▶ [Input]:
____

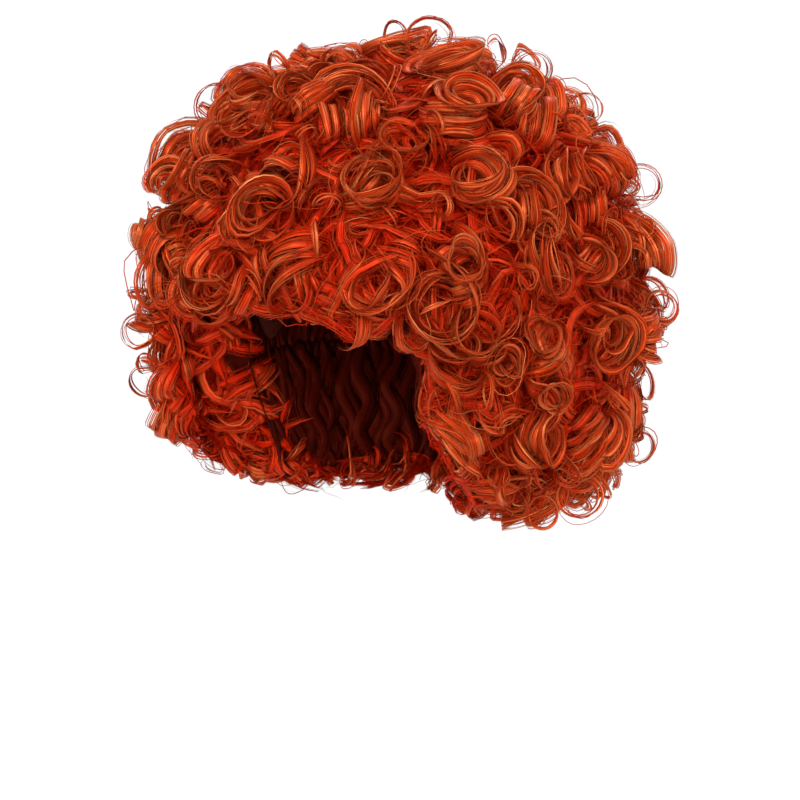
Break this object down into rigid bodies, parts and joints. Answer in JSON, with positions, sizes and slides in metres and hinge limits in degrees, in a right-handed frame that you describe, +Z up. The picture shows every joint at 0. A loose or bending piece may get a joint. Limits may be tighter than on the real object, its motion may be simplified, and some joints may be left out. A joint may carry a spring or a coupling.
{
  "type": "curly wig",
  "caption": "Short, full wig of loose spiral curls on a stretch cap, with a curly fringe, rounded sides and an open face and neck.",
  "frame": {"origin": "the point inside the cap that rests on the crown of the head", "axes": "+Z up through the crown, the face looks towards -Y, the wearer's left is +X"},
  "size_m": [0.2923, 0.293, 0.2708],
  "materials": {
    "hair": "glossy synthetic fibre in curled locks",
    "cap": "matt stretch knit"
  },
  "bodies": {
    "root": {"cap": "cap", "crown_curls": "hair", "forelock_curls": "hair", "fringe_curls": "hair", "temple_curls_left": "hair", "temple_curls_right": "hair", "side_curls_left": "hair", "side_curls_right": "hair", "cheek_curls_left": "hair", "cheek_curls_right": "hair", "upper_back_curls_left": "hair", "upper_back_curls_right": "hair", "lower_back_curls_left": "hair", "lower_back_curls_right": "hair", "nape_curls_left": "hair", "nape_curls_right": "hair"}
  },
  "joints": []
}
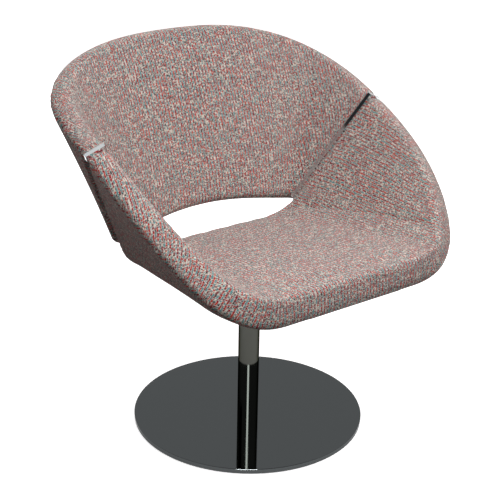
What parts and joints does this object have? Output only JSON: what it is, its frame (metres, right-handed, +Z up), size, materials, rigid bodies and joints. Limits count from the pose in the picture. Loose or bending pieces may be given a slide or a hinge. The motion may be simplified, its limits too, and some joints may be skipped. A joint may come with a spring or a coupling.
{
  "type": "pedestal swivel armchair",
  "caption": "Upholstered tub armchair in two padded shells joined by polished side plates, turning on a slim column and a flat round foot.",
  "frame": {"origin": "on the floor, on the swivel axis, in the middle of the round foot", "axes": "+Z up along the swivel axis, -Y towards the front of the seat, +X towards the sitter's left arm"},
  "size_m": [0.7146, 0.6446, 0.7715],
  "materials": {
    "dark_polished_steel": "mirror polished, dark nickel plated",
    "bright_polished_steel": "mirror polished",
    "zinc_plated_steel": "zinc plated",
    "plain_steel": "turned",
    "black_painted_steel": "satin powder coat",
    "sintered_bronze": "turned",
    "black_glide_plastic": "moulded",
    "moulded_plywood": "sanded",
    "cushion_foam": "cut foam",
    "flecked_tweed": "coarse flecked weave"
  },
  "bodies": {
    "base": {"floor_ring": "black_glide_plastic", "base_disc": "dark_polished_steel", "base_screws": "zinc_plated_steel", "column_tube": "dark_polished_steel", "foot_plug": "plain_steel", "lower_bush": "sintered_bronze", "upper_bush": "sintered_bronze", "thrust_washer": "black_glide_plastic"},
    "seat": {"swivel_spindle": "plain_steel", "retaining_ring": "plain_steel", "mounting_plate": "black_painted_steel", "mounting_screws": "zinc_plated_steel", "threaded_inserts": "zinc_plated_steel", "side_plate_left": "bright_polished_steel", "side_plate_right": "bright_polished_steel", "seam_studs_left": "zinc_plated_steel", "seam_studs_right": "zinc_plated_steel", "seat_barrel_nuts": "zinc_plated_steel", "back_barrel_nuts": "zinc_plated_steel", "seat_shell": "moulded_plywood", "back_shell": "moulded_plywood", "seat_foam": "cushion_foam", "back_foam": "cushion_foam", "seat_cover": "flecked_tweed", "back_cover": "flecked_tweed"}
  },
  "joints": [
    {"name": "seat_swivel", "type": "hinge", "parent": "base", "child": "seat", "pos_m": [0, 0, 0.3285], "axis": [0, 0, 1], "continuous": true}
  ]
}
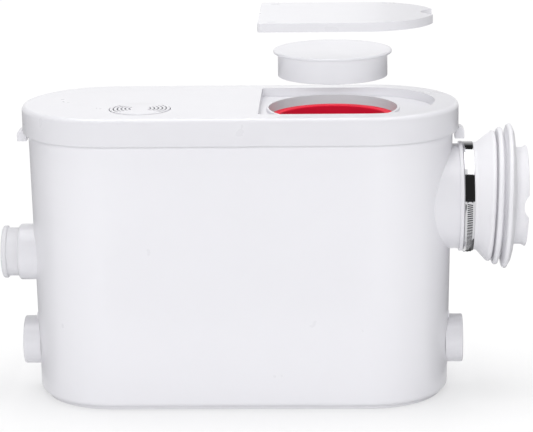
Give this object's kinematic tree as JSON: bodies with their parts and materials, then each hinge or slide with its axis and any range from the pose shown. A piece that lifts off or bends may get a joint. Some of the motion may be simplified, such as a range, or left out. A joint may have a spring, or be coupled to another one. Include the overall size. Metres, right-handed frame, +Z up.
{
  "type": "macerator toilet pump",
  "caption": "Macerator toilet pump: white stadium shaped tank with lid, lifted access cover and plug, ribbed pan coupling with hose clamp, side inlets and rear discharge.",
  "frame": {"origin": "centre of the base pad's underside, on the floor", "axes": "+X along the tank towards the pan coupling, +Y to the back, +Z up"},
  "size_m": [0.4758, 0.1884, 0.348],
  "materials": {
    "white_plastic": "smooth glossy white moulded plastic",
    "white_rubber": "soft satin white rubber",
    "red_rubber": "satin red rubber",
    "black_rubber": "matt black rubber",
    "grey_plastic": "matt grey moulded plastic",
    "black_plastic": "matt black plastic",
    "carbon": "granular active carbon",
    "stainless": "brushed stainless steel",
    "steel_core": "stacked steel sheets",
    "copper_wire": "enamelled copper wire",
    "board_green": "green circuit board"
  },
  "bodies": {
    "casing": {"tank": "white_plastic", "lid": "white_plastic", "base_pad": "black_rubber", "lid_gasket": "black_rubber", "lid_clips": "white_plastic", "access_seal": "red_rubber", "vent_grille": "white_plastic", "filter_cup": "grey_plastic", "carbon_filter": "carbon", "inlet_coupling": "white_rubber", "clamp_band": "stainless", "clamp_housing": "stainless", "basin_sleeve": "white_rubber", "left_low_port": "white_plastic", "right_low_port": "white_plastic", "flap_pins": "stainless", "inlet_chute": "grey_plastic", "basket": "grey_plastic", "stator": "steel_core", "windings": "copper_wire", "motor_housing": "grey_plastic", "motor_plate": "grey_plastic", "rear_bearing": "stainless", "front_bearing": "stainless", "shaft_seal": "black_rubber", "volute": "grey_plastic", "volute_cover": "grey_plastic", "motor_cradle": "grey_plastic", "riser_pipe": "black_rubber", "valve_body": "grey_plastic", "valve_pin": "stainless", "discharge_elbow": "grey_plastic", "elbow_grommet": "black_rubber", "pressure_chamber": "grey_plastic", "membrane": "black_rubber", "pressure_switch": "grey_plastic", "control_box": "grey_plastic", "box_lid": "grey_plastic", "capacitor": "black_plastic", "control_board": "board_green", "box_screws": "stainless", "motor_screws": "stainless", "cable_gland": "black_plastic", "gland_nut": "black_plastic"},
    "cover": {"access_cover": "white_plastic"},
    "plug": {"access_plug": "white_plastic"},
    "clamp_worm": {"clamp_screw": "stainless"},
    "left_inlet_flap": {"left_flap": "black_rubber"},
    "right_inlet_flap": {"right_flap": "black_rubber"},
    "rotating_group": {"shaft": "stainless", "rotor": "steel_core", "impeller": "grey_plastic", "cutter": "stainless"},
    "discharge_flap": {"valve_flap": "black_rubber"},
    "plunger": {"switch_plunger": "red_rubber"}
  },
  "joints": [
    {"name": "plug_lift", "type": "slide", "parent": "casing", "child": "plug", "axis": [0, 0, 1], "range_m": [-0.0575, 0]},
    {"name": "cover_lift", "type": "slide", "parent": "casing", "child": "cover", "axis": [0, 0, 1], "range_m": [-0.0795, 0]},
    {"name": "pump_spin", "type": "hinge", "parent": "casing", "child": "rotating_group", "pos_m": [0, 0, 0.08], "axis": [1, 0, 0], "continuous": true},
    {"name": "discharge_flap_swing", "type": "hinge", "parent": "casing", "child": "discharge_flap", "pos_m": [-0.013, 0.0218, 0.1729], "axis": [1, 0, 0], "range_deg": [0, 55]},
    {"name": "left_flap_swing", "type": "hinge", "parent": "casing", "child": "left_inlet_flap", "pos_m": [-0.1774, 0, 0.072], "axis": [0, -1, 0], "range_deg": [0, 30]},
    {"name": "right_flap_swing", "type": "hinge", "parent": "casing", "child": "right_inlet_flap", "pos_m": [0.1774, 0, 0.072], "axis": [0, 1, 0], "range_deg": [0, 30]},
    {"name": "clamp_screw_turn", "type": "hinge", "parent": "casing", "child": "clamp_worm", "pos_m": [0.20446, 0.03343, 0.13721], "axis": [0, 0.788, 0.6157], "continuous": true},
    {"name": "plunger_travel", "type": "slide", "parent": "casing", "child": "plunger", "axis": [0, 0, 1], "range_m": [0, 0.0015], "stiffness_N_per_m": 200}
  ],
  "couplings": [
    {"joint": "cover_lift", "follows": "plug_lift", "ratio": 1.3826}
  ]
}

____

▶ [Stated goal]: Select all lines with the word "frame" from the entries above.

▶ [Output of the exercise]:
Break this object down into rigid bodies, parts and joints. Answer in JSON, with positions, sizes and slides in metres and hinge limits in degrees, in a right-handed frame that you describe, +Z up. The picture shows every joint at 0. A loose or bending piece may get a joint. Limits may be tighter than on the real object, its motion may be simplified, and some joints may be left out. A joint may carry a spring or a coupling.
  "frame": {"origin": "the point inside the cap that rests on the crown of the head", "axes": "+Z up through the crown, the face looks towards -Y, the wearer's left is +X"},
What parts and joints does this object have? Output only JSON: what it is, its frame (metres, right-handed, +Z up), size, materials, rigid bodies and joints. Limits count from the pose in the picture. Loose or bending pieces may be given a slide or a hinge. The motion may be simplified, its limits too, and some joints may be skipped. A joint may come with a spring or a coupling.
  "frame": {"origin": "on the floor, on the swivel axis, in the middle of the round foot", "axes": "+Z up along the swivel axis, -Y towards the front of the seat, +X towards the sitter's left arm"},
Give this object's kinematic tree as JSON: bodies with their parts and materials, then each hinge or slide with its axis and any range from the pose shown. A piece that lifts off or bends may get a joint. Some of the motion may be simplified, such as a range, or left out. A joint may have a spring, or be coupled to another one. Include the overall size. Metres, right-handed frame, +Z up.
  "frame": {"origin": "centre of the base pad's underside, on the floor", "axes": "+X along the tank towards the pan coupling, +Y to the back, +Z up"},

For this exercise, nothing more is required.